Au crépuscule de son expression
Jusqu'en 1936, s'observe donc donc une intéressante période de transition, à la fois muette et sonore : la PCL (Photo Chemical Laboratory, que l'on connaît aujourd'hui sous le nom de Toho) se crée pour produire uniquement des films parlants comme Pauvres humains et ballons de papier de Sadao Yamanaka qui, dans un souffle poétique et désespéré, fait preuve d'une étonnante économie de mouvement, aussi bien pour ses cadrages que pour ses acteurs exploitant au maximum des nuances d'expression et de geste dans des décors restreints mais riches en clair-obscur. Plutôt qu'employer le ton affecté et cérémoniel du jidaigeki, le langage des personnages est contemporain afin d'exprimer les affres du petit peuple face à l'escalade militariste et la précarisation du Japon de 1937.

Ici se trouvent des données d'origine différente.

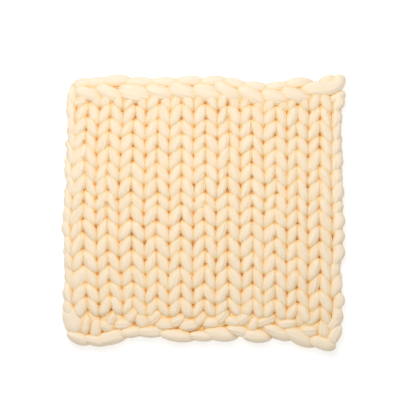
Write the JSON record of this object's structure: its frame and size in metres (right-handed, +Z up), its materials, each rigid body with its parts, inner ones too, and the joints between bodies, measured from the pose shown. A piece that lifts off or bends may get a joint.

Les cinéastes ont répondu de manière créative aux défis et opportunités du son en expérimentant toutes les possibilités offertes par cette nouvelle technologie. À l'aube de la Seconde Guerre mondiale, leur liberté et marge de manœuvre se restreignent et leur exaltation des valeurs individuelles suscite désormais la suspicion. Pour soutenir l'effort de guerre, il convient d'apposer une identité nationale collective qui recouvre toute velléité artistique. Semblable au pre-code hollywoodien, cette période d'avant-guerre, cruciale dans l'histoire de l'émancipation du cinéma japonais, a cependant su cristalliser pendant un temps un certain sentiment populaire teinté d'espoirs et d'amertume.